Robbie (Paul Branningan) está enfrentando uma série de problemas: está desempregado, vivendo de favor na casa de um amigo e sua namorada – cujo pai não o aceita de forma alguma – está prestes a dar a luz ao primeiro filho do casal. Além disso, Robbie terá que cumprir 300 horas de serviço voluntário, pena recebida por ter agredido brutalmente um rapaz na rua.

Assim poderia ser descrita a primeira parte do filme A Parte dos Anjos, uma coprodução escocesa, belga e italiana. Primeira parte porque a nova obra de Ken Loach dá a impressão de ser a junção de dois filmes diferentes. O primeiro trata da vida pessoal de Robbie, mostrando algumas marcas de seu passado e as injustiças enfrentadas pelo protagonista em seu cotidiano. Essa busca pela empatia do público é mal executada: lenta, quase tediosa, some com a expectativa de que algo maior está por vir.

Mas algo maior acaba vindo. O “segundo filme” – que é muito melhor, diga-se de passagem – não é só sobre Robbie, mas sobre todo o grupo de serviços comunitários. Surge daí passagens que muito acrescentam ao desenvolvimento do personagem e da própria história.

Com a amizade de Harry (John Henshaw), o responsável pelo grupo, vem o gosto pela degustação de uísque,, que se torna grande parte da vida de Robbie. Ao descobrir que o uísque mais raro do mundo será leiloado, Robbie e seus novos amigos bolam um plano para roubar um pouco da bebida e vendê-la por uma quantidade de dinheiro grande o suficiente para que possam viver sossegados por um bom tempo.
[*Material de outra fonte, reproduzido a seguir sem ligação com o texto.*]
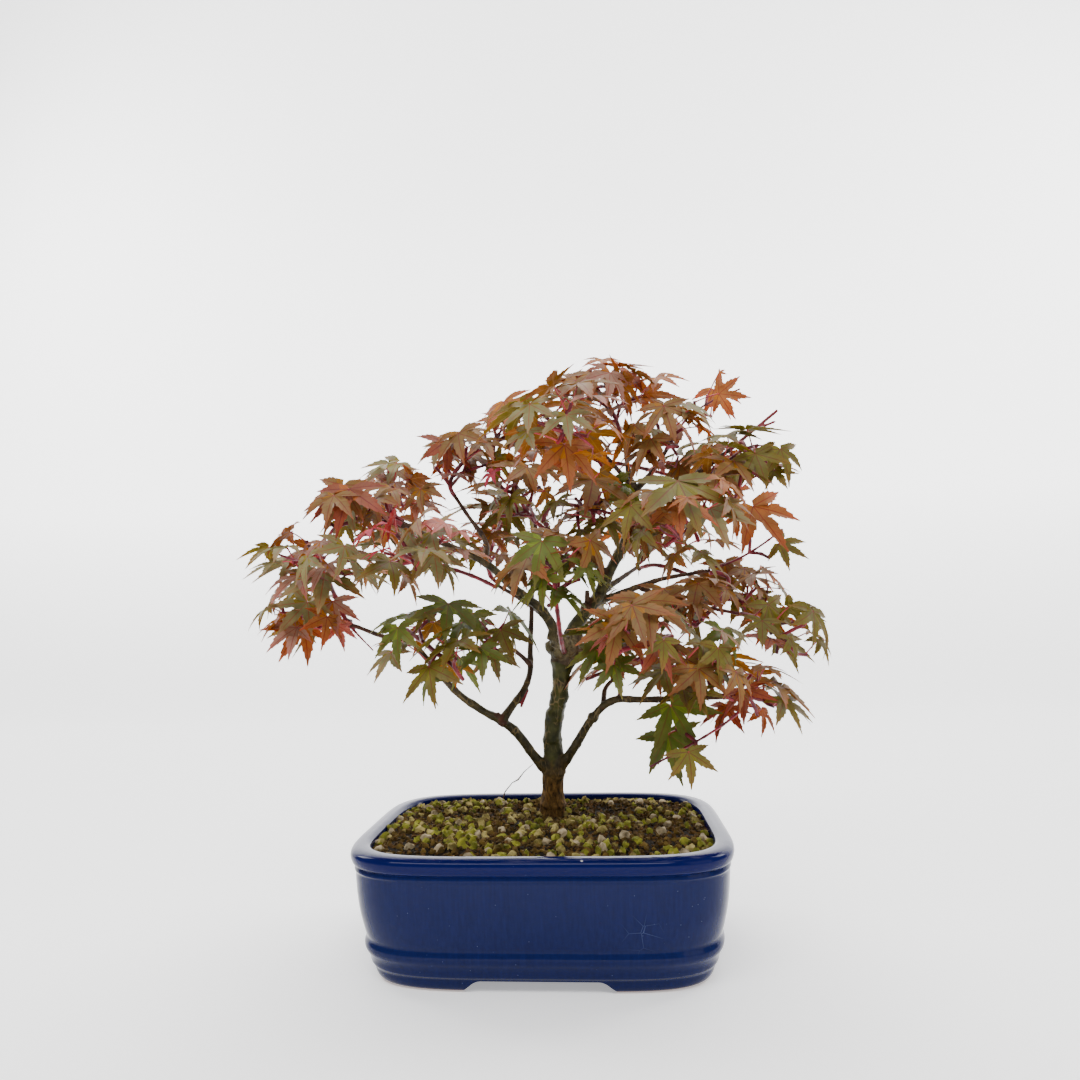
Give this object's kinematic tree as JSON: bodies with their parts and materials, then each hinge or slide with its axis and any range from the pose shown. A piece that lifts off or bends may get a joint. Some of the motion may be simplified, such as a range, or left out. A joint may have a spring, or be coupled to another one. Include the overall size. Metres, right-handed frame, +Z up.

Esse novo ritmo do filme traz consigo personagens simpáticos, sacadas cômicas e, despretensiosamente, uma nova ótica em relação ao próprio Robbie. As razões de ser do protagonista ficam evidentes, e são reveladas diferentes nuances de sua personalidade. Paul Brannigan consegue – mesmo com todos os empecilhos no caminho – fazer um bom trabalho em sua interpretação da personagem.

Mas acaba sendo ofuscado pelas performances de John Henshaw e Gary Maitland, que dão vida aos personagens Harry e Albert, respectivamente. Enquanto Henshaw colabora com a carga emocional, Maitland traz vivacidade ao filme com seu excelente timing humorístico.

O diretor Ken Loach (de Ventos da Liberdade) é conhecido por sua excelência em tratar a realidade. O que continua sendo verdade após A Parte dos Anjos. As complicações de Robbie e a sua busca por uma segunda chance na vida não têm aquele tom de realidade ficcional, meio ensaiada, comum no cinema. Pelo contrário, as locações, os figurinos, maquiagem, tudo remete à realidade bruta. Inclusive os próprios atores, que improvisam em algumas cenas.

No entanto, o ritmo estabelecido no início do filme – e que deveria dar o tom para o que se segue – não condiz com a história que está sendo contada. E diversas cenas passadas antes de Robbie descobrir seu talento para degustação se provam desnecessárias ao longo do desenrolar da trama.

A Parte dos Anjos é o décimo primeiro filme de Ken Loach a competir no Festival de Cannes e na edição do ano passado, ganhou o prêmio do Júri. Com tanto prestígio, o filme muito promete, mas como um todo, pouco consegue cumprir.